** begin **
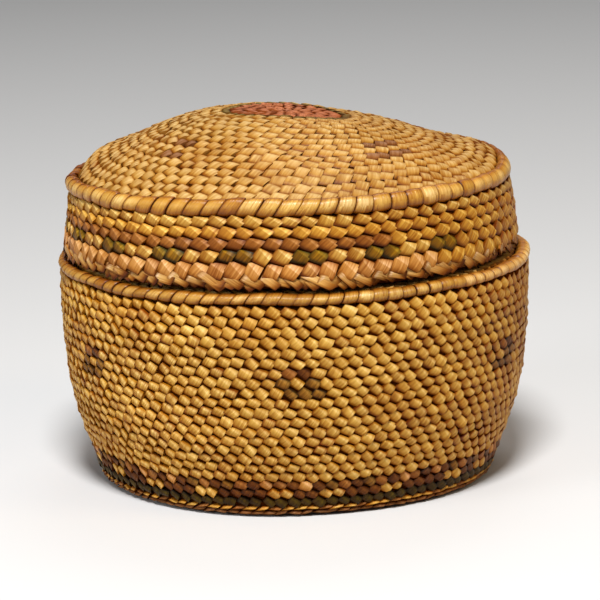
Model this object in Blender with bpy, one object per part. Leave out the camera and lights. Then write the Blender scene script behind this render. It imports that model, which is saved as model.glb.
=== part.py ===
# Round lidded basket in wrapped twining, at its real size in metres, with +Z up.
# The origin is the middle of the base, on the table. The lid lifts off along +Z.

import collections
import math

import bmesh
import bpy

# Body
SHOULDER_RADIUS = 0.0450  # outermost edge of the shoulder coil
SHOULDER_HEIGHT = 0.0416  # middle of the shoulder coil above the table
FOOT_RADIUS = 0.0362  # where the wall leaves the table
WALL_BULGE = 2.6  # power of the wall's curve: a higher one stays upright for longer
SHOULDER_COIL_WIDTH = 0.0028
SHOULDER_COIL_HEIGHT = 0.0022
COIL_PROUD = 0.0003  # how far a coil stands out past the courses next to it

# Weave
COURSE_THICKNESS = 0.0012
COLLAR_COURSE_THICKNESS = 0.0009
STAKE_THICKNESS = 0.0008
WRAP_THICKNESS = 0.00035
CLEARANCE = 0.0003  # between neighbouring pieces
WALL_THICKNESS = COURSE_THICKNESS + CLEARANCE + STAKE_THICKNESS
COURSE_PITCH = 0.00189  # wall and lid top, one course to the next
COURSE_SWELL = 0.0002  # how far a single course bulges at its middle
MOTIF_START = 0.0246  # along the wall from the foot to the first motif course
MOTIF_COURSES = 3

# Base
PLAIT_STRIPS = 6  # strips each way in the plaited start
STRIP_WIDTH = 0.0036
STRIP_SPACE = 0.0009
STRIP_THICKNESS = 0.0005
BASE_THICKNESS = 0.0014

# Ledge and collar
LEDGE_THICKNESS = 0.0010
COLLAR_HEIGHT = 0.0100  # above the ledge
COLLAR_PLAY = 0.0004  # between the collar's rim and the lid where they are closest
RIM_HEIGHT = 0.0018

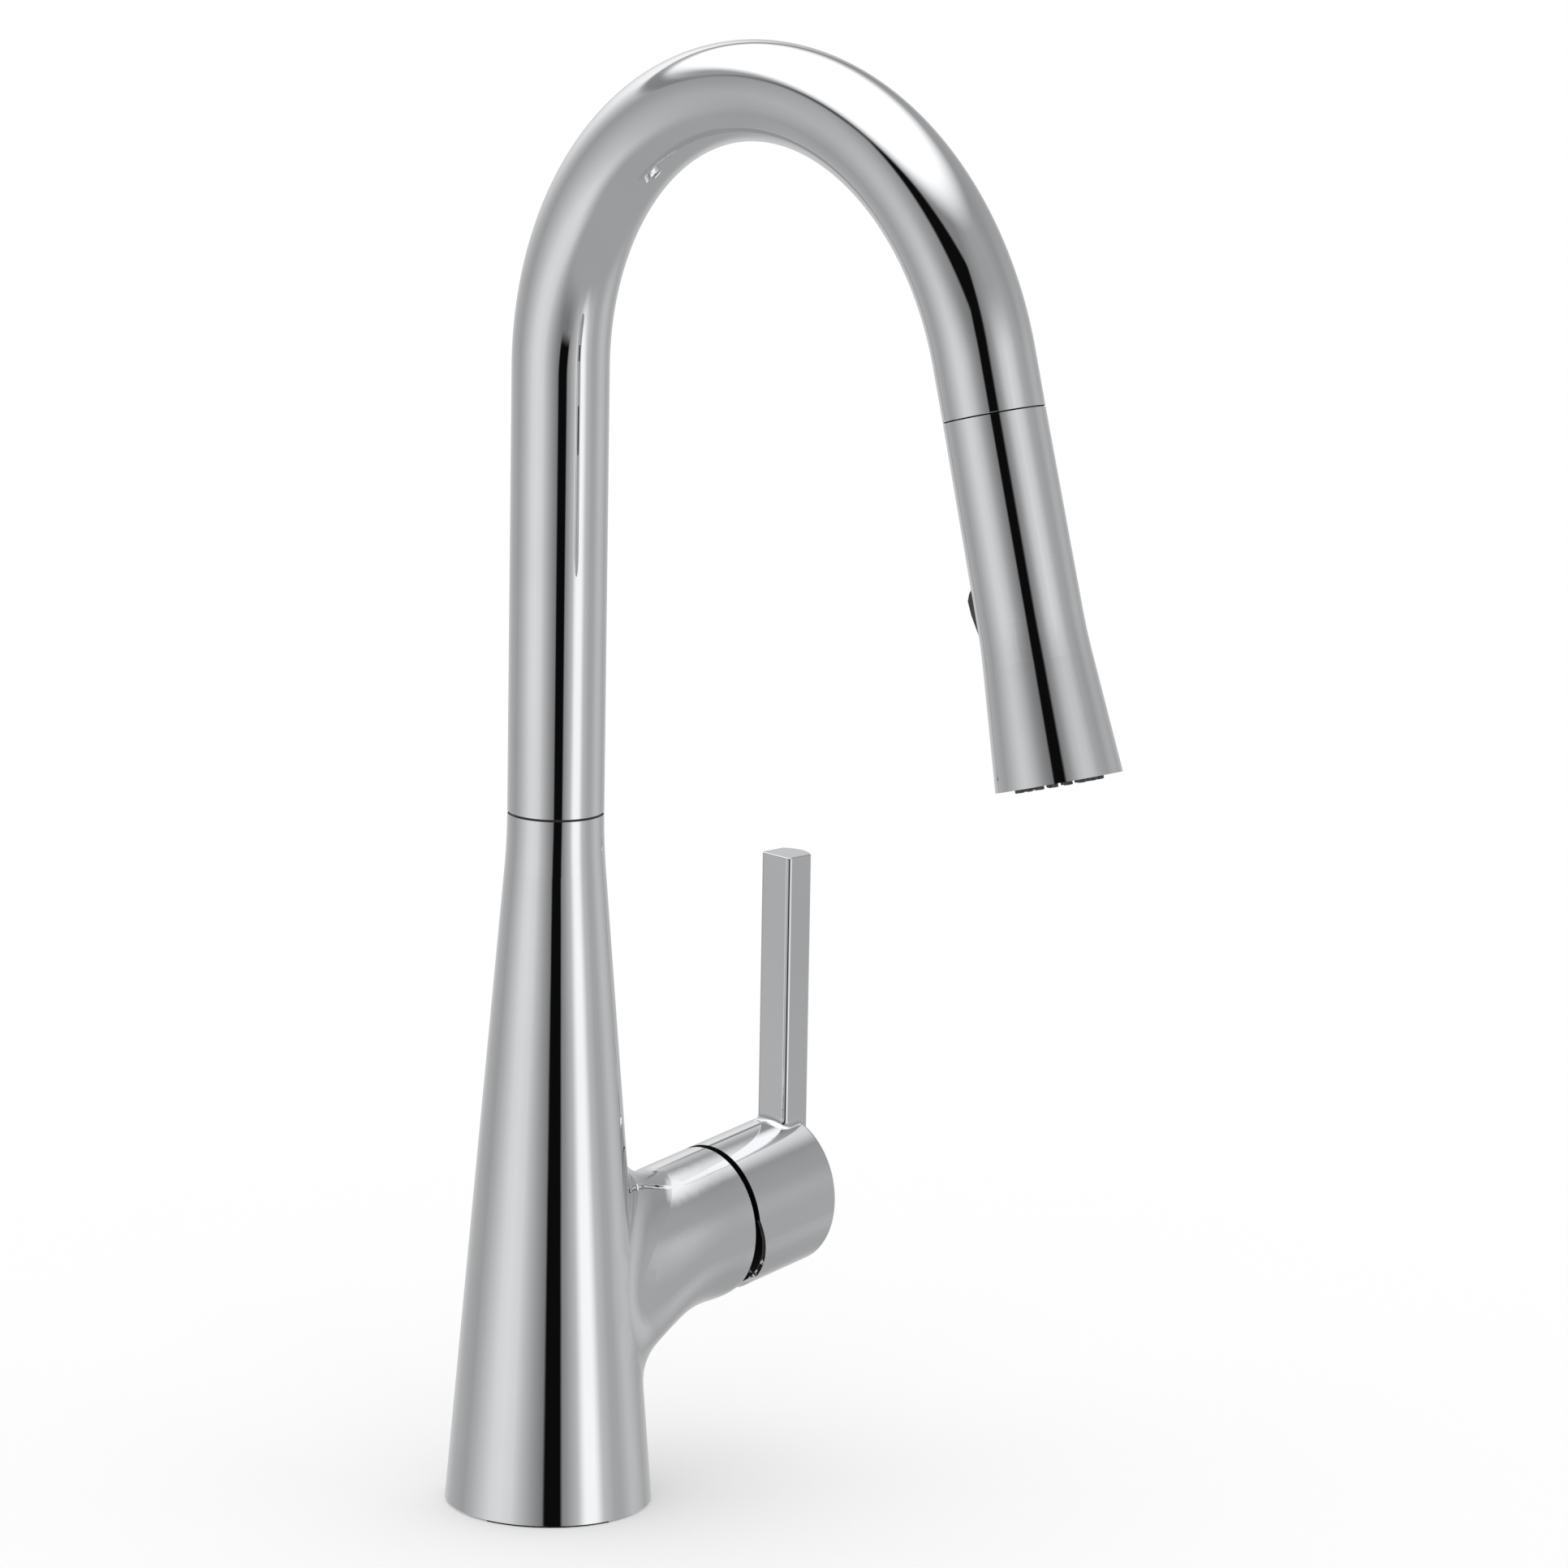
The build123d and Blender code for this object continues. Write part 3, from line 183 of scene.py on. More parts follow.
    lamp = settings["lamp"]
    wide = calc(tree, "DIVIDE", calc(tree, "SUBTRACT", across, lamp["middle"][0]), lamp["half"][0])
    tall = calc(tree, "DIVIDE", calc(tree, "SUBTRACT", up, lamp["middle"][1]), lamp["half"][1])
    far = calc(tree, "SQRT", calc(tree, "ADD", both(wide, wide), both(tall, tall)))
    line = settings["floorLine"]
    aside = calc(tree, "ABSOLUTE", calc(tree, "SUBTRACT", across, line["middle"]))
    low = fade(tree, aside, *line["span"], *line["heights"])
    sunk = fade(tree, calc(tree, "SUBTRACT", up, low), *line["soft"])
    light = layOver(tree, light, shadeOf(settings["floorGrey"]), sunk)
    light = layOver(tree, light, shadeOf(lamp["grey"]),
                    fade(tree, far, 1 + lamp["soft"], 1 - lamp["soft"]))

    gap = settings["gap"]
    middle = calc(tree, "MULTIPLY_ADD", up, gap["lean"], gap["middle"])
    aloft = calc(tree, "ABSOLUTE", calc(tree, "SUBTRACT", up, gap["bulgeHeight"]))
    middle = calc(tree, "ADD", middle, fade(tree, aloft, *gap["bulgeSpan"], 0, gap["bulge"]))
    aside = calc(tree, "ABSOLUTE", calc(tree, "SUBTRACT", across, middle))
    upright = both(fade(tree, aside, gap["half"] + 2, gap["half"] - 2),
                   both(fade(tree, up, gap["low"] - 3, gap["low"] + 3),
                        fade(tree, up, gap["high"] + 4, gap["high"] - 4)))

    arm = settings["arm"]

    def bow(top):
        off = calc(tree, "POWER", calc(tree, "SUBTRACT", across, top[0]), 2)
        return calc(tree, "MULTIPLY_ADD", off, arm["curve"], top[1])

    crest = bow(arm["crest"])
    sill = calc(tree, "MINIMUM", bow(arm["sill"]), calc(tree, "SUBTRACT", crest, arm["least"]))
    dark = both(fade(tree, calc(tree, "SUBTRACT", crest, up), -2, 2),
                fade(tree, calc(tree, "SUBTRACT", up, sill), -2.5, 2.5))
    dark = both(dark, fade(tree, across, *arm["start"]))
    dark = both(dark, fade(tree, across, *arm["thin"], arm["thinnest"], 1))
    dark = both(dark, fade(tree, across, *arm["end"]))
    light = layOver(tree, light, gap["shade"], calc(tree, "MAXIMUM", upright, dark))

    look = settings["rimLook"]
    rim = calc(tree, "MULTIPLY", around(settings["rim"], lambda angle: angle / 90), 90)
    rim = fade(tree, calc(tree, "ABSOLUTE", calc(tree, "SUBTRACT", up, rim)), *look["width"])
    back = calc(tree, "MAXIMUM", fade(tree, across, *look["left"]), fade(tree, across, *look["right"]))
    light = layOver(tree, light, shadeOf(look["grey"]), both(both(rim, back), look["depth"]))

    polished = putNode(tree, "ShaderNodeBackground", {0: light})
    even = putNode(tree, "ShaderNodeBackground", {0: fade(tree, up, *settings["even"])})
    white = putNode(tree, "ShaderNodeBackground", {0: (1, 1, 1, 1)})
    ray = putNode(tree, "ShaderNodeLightPath").outputs
    seen = putNode(tree, "ShaderNodeMixShader",
                   {0: ray["Is Glossy Ray"], 1: even.outputs[0], 2: polished.outputs[0]})
    seen = putNode(tree, "ShaderNodeMixShader",
                   {0: ray["Is Camera Ray"], 1: seen.outputs[0], 2: white.outputs[0]})
    putNode(tree, "ShaderNodeOutputWorld", {0: seen.outputs[0]})


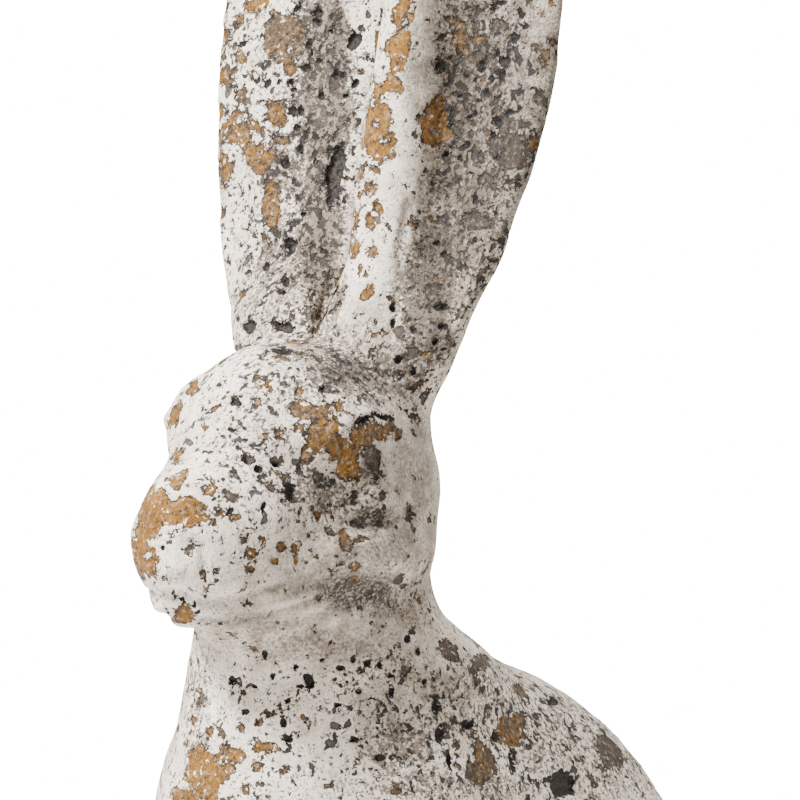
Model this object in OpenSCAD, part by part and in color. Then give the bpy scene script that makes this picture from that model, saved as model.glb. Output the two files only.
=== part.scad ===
// Seated garden hare, cast in fibre cement and assembled from separate castings.
// The hare faces -Y, +Z is up and +X is the hare's left.
// The origin is on the ground, midway between the nose and the tail.
// The castings follow one blended form, so their skins meet at the joint planes.

/* [Body] */
// Width across the haunches
body_w = 204; // [176:2:232]
// Length from the forepaws to the tail
body_l = 346; // [310:2:384]
// Height of the neck seat above the ground, on the neck's axis
body_h = 257; // [236:1:280]
// Wall of the hollow body casting
wall_t = 13; // [9:0.5:16]
// Tilt of the neck seat, rising towards the back
neck_tilt = 10; // [4:1:14]

/* [Head] */
// Width of the head across the cheeks
head_w = 108; // [98:1:118]
// Length of the head from the nose to the nape
head_l = 162; // [150:1:174]
// Height of the head from the neck seat to the ear seat
head_h = 123; // [114:1:132]

/* [Ears] */
// Height of the ears above the ear seat
ear_h = 235; // [180:1:270]
// Width of one ear at its widest
ear_w = 88; // [78:1:92]
// Width of one ear at its root
ear_root_w = 59; // [52:1:62]
// Thickness of the back of an ear, behind its mid surface
ear_back_t = 16; // [13:0.5:19]
// How far the ear's centre line spreads outward from root to tip
ear_spread = 15; // [11:0.5:19]
// How far the tips lie behind the roots
ear_lean = 55; // [30:1:75]
// Height of the left ear's rolled inner rim
left_roll = 18; // [13:0.5:20]
// Height of the right ear's rolled inner rim
right_roll = 3; // [2:0.5:8]

/* [Rods and pins] */
// Diameter of the steel rod in each ear
rod_d = 6; // [5:0.5:8]
// Length of the rod inside the ear
rod_ear_l = 130; // [90:1:140]
// Length of the rod inside the head
rod_head_l = 55; // [40:1:60]
// Diameter of the steel pins in the neck
pin_d = 10; // [8:0.5:12]
// Depth of a neck pin in the head, and in the body
pin_depth = 38; // [25:1:42]
// Distance between the two neck pins
pin_gap = 44; // [36:1:50]
// Clearance all round a rod or a pin in its bore, filled with epoxy
bore_clear = 0.25; // [0.15:0.05:0.4]

/* [Base] */
// Thickness of the plate that closes the body
plate_t = 10; // [8:0.5:14]
// Length of the plate
plate_l = 180; // [150:1:196]
// Width of the plate
plate_w = 96; // [80:1:104]
// Width of the ledge that the plate is bedded on
ledge_w = 7; // [5:0.5:9]
// Clearance round the plate
plate_clear = 0.3; // [0.2:0.1:0.6]
// How far the plate lies above the ground
plate_recess = 1.5; // [1:0.5:3]
// Diameter of the drain hole
drain_d = 16; // [10:1:22]

/* [Hidden] */

paint = "#E2DDD3";
steel = "#8C8F92";
cement = "#A79F92";

// Numbers of facets
round_sides = 64;
body_rings = 40;
head_sides = 56;
head_rings = 34;
ear_sides = 30;
ear_rings = 28;
hollow_sides = 24;
hollow_rings = 9;
march_steps = 40;
march_share = 0.9;
march_end_share = 0.00005;
march_end = body_w * march_end_share;
front_crowd = 14;
ground_crowd = 1.3;
overrun = 2;

half_w = body_w / 2;
head_half_w = head_w / 2;
neck_slope = tan(neck_tilt);
ear_seat_z = body_h + head_h;

// Forms of the body: centre, radii and blend.
// Shares of half the body's width, of its length and of its height.
// The length runs from the neck's axis, towards the back. The blend is a share of half the width.
body_form_shares = [
    [[0, 0.017, 0.654], [0.6, 0.179, 0.358], 0.33],          // chest
    [[0, 0.03, 1.019], [0.471, 0.145, 0.241], 0.33],         // neck
    [[0, 0.145, 0.672], [0.715, 0.191, 0.28], 0.3],          // withers
    [[0, 0.12, 0.905], [0.58, 0.14, 0.09], 0.3],             // nape
    [[0, 0.318, 0.541], [0.865, 0.272, 0.376], 0.33],        // back
    [[0, 0.434, 0.358], [0.922, 0.254, 0.381], 0.39],        // rump
    [[0, 0.188, 0.16], [0.726, 0.37, 0.3], 0.29],            // belly
    [[0.6, 0.341, 0.319], [0.4, 0.225, 0.296], 0.16],        // thigh
    [[0.65, 0.191, 0.054], [0.235, 0.237, 0.093], 0.12],     // hind foot
    [[0.451, 0.064, 0.615], [0.314, 0.116, 0.241], 0.2],     // shoulder
    [[0.333, -0.08, 0.327], [0.235, 0.075, 0.389], 0.14],    // foreleg
    [[0.324, -0.17, 0.047], [0.235, 0.11, 0.093], 0.12],     // forepaw
    [[0, 0.653, 0.202], [0.255, 0.087, 0.132], 0.12]];       // tail
tail_shares = body_form_shares[12];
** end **
### WORK TO COMPLETE:
Extract the lines from the line with "Model this object in OpenSCAD, part" through the line with "head_h = 123; // [114:1:132]". Keep both of those lines, copy everything exactly, and add nothing.

### SOLUTION:
Model this object in OpenSCAD, part by part and in color. Then give the bpy scene script that makes this picture from that model, saved as model.glb. Output the two files only.
=== part.scad ===
// Seated garden hare, cast in fibre cement and assembled from separate castings.
// The hare faces -Y, +Z is up and +X is the hare's left.
// The origin is on the ground, midway between the nose and the tail.
// The castings follow one blended form, so their skins meet at the joint planes.

/* [Body] */
// Width across the haunches
body_w = 204; // [176:2:232]
// Length from the forepaws to the tail
body_l = 346; // [310:2:384]
// Height of the neck seat above the ground, on the neck's axis
body_h = 257; // [236:1:280]
// Wall of the hollow body casting
wall_t = 13; // [9:0.5:16]
// Tilt of the neck seat, rising towards the back
neck_tilt = 10; // [4:1:14]

/* [Head] */
// Width of the head across the cheeks
head_w = 108; // [98:1:118]
// Length of the head from the nose to the nape
head_l = 162; // [150:1:174]
// Height of the head from the neck seat to the ear seat
head_h = 123; // [114:1:132]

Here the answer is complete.